Power series for the exponential function at zero.

def PowerSeries.sin (A : Type u_1) [Ring A] [Algebra ℚ A] : PowerSeries A

Power series for the sine function at zero.

def PowerSeries.cos (A : Type u_1) [Ring A] [Algebra ℚ A] : PowerSeries A

Power series for the cosine function at zero.

@[simp]

theorem PowerSeries.coeff_exp {A : Type u_1} [Ring A] [Algebra ℚ A] (n : ℕ) : (coeff A n) (exp A) = (algebraMap ℚ A) (1 / ↑n.factorial)

@[simp]

theorem PowerSeries.constantCoeff_exp {A : Type u_1} [Ring A] [Algebra ℚ A] : (constantCoeff A) (exp A) = 1

@[simp]

theorem PowerSeries.map_exp {A : Type u_1} {A' : Type u_2} [Ring A] [Ring A'] [Algebra ℚ A] [Algebra ℚ A'] (f : A →+* A') : (map f) (exp A) = exp A'

@[simp]

theorem PowerSeries.map_sin {A : Type u_1} {A' : Type u_2} [Ring A] [Ring A'] [Algebra ℚ A] [Algebra ℚ A'] (f : A →+* A') : (map f) (sin A) = sin A'

@[simp]

theorem PowerSeries.map_cos {A : Type u_1} {A' : Type u_2} [Ring A] [Ring A'] [Algebra ℚ A] [Algebra ℚ A'] (f : A →+* A') : (map f) (cos A) = cos A'

theorem PowerSeries.exp_mul_exp_eq_exp_add {A : Type u_1} [CommRing A] [Algebra ℚ A] (a b : A) : (rescale a) (exp A) * (rescale b) (exp A) = (rescale (a + b)) (exp A)
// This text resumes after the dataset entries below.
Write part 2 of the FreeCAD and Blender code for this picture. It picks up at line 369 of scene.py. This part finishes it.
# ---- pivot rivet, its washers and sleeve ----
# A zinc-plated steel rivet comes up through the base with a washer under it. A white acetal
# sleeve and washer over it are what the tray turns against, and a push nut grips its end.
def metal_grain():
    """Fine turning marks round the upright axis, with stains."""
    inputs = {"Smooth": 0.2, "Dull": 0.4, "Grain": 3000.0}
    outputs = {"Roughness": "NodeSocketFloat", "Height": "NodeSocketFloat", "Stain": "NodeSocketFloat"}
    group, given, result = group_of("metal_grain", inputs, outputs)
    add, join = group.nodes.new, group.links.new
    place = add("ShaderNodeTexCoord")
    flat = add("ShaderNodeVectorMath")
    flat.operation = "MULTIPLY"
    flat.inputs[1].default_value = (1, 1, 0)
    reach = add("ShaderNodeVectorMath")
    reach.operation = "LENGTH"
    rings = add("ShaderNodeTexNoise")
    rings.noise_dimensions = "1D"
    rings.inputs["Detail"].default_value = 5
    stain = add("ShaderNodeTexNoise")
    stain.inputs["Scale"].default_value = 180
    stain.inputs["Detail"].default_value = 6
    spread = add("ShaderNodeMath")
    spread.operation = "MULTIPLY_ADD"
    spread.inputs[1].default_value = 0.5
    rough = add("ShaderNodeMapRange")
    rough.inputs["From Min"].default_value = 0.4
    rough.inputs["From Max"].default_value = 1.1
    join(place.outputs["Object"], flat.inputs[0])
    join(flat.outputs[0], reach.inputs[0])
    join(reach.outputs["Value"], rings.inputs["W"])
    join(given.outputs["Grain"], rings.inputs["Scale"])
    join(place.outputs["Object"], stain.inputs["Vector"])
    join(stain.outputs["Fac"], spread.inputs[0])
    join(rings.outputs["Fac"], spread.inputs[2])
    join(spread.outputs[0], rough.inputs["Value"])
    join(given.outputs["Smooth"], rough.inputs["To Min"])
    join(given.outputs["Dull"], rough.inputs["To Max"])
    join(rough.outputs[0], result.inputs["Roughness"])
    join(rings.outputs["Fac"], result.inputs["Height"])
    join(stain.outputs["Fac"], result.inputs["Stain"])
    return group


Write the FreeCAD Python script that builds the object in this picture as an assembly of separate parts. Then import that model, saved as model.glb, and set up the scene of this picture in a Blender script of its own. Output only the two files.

Shows that $e^{aX} * e^{bX} = e^{(a + b)X}$

theorem PowerSeries.exp_mul_exp_neg_eq_one {A : Type u_1} [CommRing A] [Algebra ℚ A] : exp A * evalNegHom (exp A) = 1

Shows that $e^{x} * e^{-x} = 1$

theorem PowerSeries.exp_pow_eq_rescale_exp {A : Type u_1} [CommRing A] [Algebra ℚ A] (k : ℕ) : exp A ^ k = (rescale ↑k) (exp A)

Shows that $(e^{X})^k = e^{kX}$.

theorem PowerSeries.exp_pow_sum {A : Type u_1} [CommRing A] [Algebra ℚ A] (n : ℕ) : ∑ k ∈ Finset.range n, exp A ^ k = mk fun (p : ℕ) => ∑ k ∈ Finset.range n, ↑k ^ p * (algebraMap ℚ A) (↑p.factorial)⁻¹

Shows that $\sum_{k = 0}^{n - 1} (e^{X})^k = \sum_{p = 0}^{\infty} \sum_{k = 0}^{n - 1} \frac{k^p}{p!}X^p$.